Photo: One of the walls I profiled today, which was part of one of Ottawa’s oldest railway roundhouses (built in 1833). I ran this pic through a fancy photo editor, FYI
July 29 was the Day of Archaeology, where archaeologists from around the world document what they were doing that day, write it up in a convenient blog-type entry, and post it online. The big entries are posted on the Day of Archaeology website, but a lot of people also choose to document their day through photos and sort comments on other forms of social media. I happened to be in the field that day, looking for one of Ottawa’s oldest railway roundhouses (c. 1883). We had already found the turntable on our previous visit in June, and now, with the aid of a small backhoe, we were looking for the bigger stone structure accompanying it. This is what my Day of Archaeology looked like:
- Alarm wakes me up at 6:06 am. I calculate the amount of time it takes me to get ready and get to work. I reset my alarm for 6:37 am and go back to sleep.
- 6:37 comes too quickly and I finally get up. I eat breakfast, put on the sunscreen, and head out the door. Luckily my project is in Ottawa and I live in Ottawa, so it takes me no time at all to get to site. Especially since traffic on the 417 was surprisingly light.
- I get onto site at 7:45 am, pull on my boots, hardhat, and vest. It’s a nice cool
morning and I hope it stays that way.
- My colleagues and I walk to the trenches we opened yesterday as part of this stage 3 project (which will roll into a stage 4 as soon as our trenches are finished).
- My colleague and I are tasked with drawing the wall profile of the trench with the out-building corner in it while my other colleagues open up another trench looking for more of the roundhouse.
- We grumble about how long our profile is going to be (5.5 m long). It’s a sunny, cool Friday morning and we decide to take our time drawing it.
- Profile finished, we take a snack break and join everyone else at the new trenches they’ve opened. So far they’ve had no luck finding the walls of the roundhouse.
- It is decided to open one more trench a couple of metres south of the current one, before we accept defeat. Success! The roundhouse wall is found!
- My colleague and I are tasked with cleaning the wall and drawing a profile of the trench, which has become 11.3m long in the hunt for the wall. We make an executive decision to draw two profiles at either end of the trench, instead of one massive trench.
- While we’re busy cleaning, another trench is being opened about 20 m west of us. More success, my colleagues have found more of the wall. And as a bonus, they also more of the early 20th century brick service bay we excavated in June.
Lunch time. I head out for iced coffees for everyone.
- I come back with the drinks and sit down on a pile of dirt to eat my lunch. Mistake. a huge pile of dirt slides into the back of my pants, and in such an open, public area there’s no where for me to fish the dirt out. I must now live with the consequences of my actions.

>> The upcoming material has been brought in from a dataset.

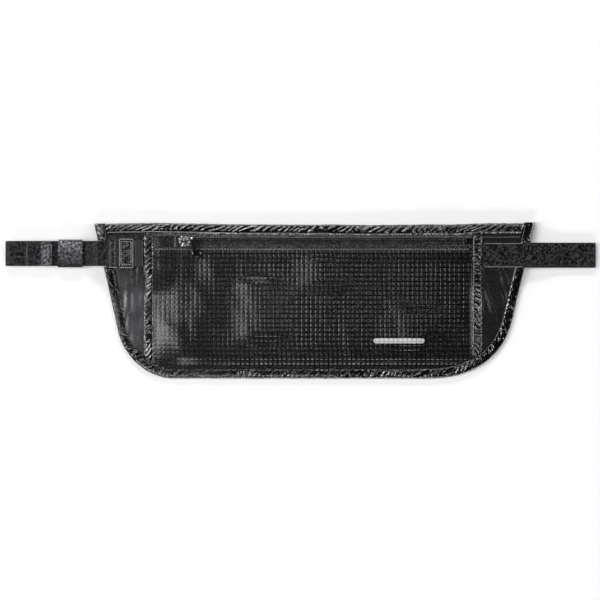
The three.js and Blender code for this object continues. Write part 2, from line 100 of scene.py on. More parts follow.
# Swells of the slack pocket front: start, top and end in x, height, and reach in y.
SWELLS = [
    (-86, -66, -46, 1.4, 22, 30),
    (-94, -72, -52, 1.1, -10, 4),
    (-60, -34, -4, 3.3, -24, 10),
    (-14, 20, 52, 2.8, 12, 30),
    (-116, -93, -66, 1.2, -36, -28),
    (54, 92, 128, 2.6, -28, -12),
]


# ---- number fields
def soft(pairs, at, reach=3.0):
    """Interpolation through pairs, with the corners rounded over reach."""
    xs, ys = zip(*pairs)
    steps = np.linspace(-reach, reach, 7)
    return sum(np.interp(np.asarray(at, float) + d, xs, ys) for d in steps) / len(steps)


def smooth(low, high, at):
    """0 below low, 1 above high, and an even curve between them."""
    t = np.clip((np.asarray(at, float) - low) / (high - low), 0, 1)
    return t * t * (3 - 2 * t)


def window(low, high, soften, at):
    """1 between low and high, and 0 outside, with edges soften wide."""
    return smooth(low - soften, low, at) * (1 - smooth(high, high + soften, at))


def noise(x, y, seed=0):
    """Smooth noise from -1 to 1, with one bump to a unit square."""
    x, y = np.broadcast_arrays(np.asarray(x, float), np.asarray(y, float))
    xi, yi = np.floor(x), np.floor(y)
    fx, fy = x - xi, y - yi

    def corner(i, j):
        value = np.sin((xi + i) * 127.1 + (yi + j) * 311.7 + seed * 74.7) * 43758.5453
        return (value - np.floor(value)) * 2 - 1

    ux, uy = fx * fx * (3 - 2 * fx), fy * fy * (3 - 2 * fy)
    low = corner(0, 0) * (1 - ux) + corner(1, 0) * ux
    high = corner(0, 1) * (1 - ux) + corner(1, 1) * ux
    return low * (1 - uy) + high * uy


def under(x, y):
    """Height of the pouch's underside: it rides over the strap and the buckle."""
    return soft(LIFT_ACROSS, y) * soft(LIFT_ALONG, x)


def front(x, y):
    """Height of the cloth that the tapes and the zip lie on."""
    return under(x, y) + FRONT_LOW + soft(DEPTH_ACROSS, y) * soft(DEPTH_ALONG, x)


def hem(x, y):
    """Height of the pocket's front before its slack is added."""
    return front(x, y) + soft(HEM, y, 1.5)


def hem_wave(x):
    """How the hem along the zip wanders up and down."""
    return 0.25 * noise(x / 30, 0.5, 21)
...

- After lunch we split back up to our trenches and continue
cleaning our sections of walls.
- Walls clean, profiles are drawn.
- The day is done!
So there you have it. A successful Day of Archaeology in downtown Ottawa! We found the roundhouse structure we were looking for, and as a bonus we also found more of the brick structure bay we had uncovered in June. I wish I could say that I’ll have more photos as this project progresses, because I imagine it will look super cool once we’ve uncovered the entire (or most of) roundhouse. But I’m actually off to BC now, as part of the shishalh Archaeological Research Project, where I’ll also be supervising the University of Toronto’s field school. So I’ll have more photos to show you, just none of the roundhouse.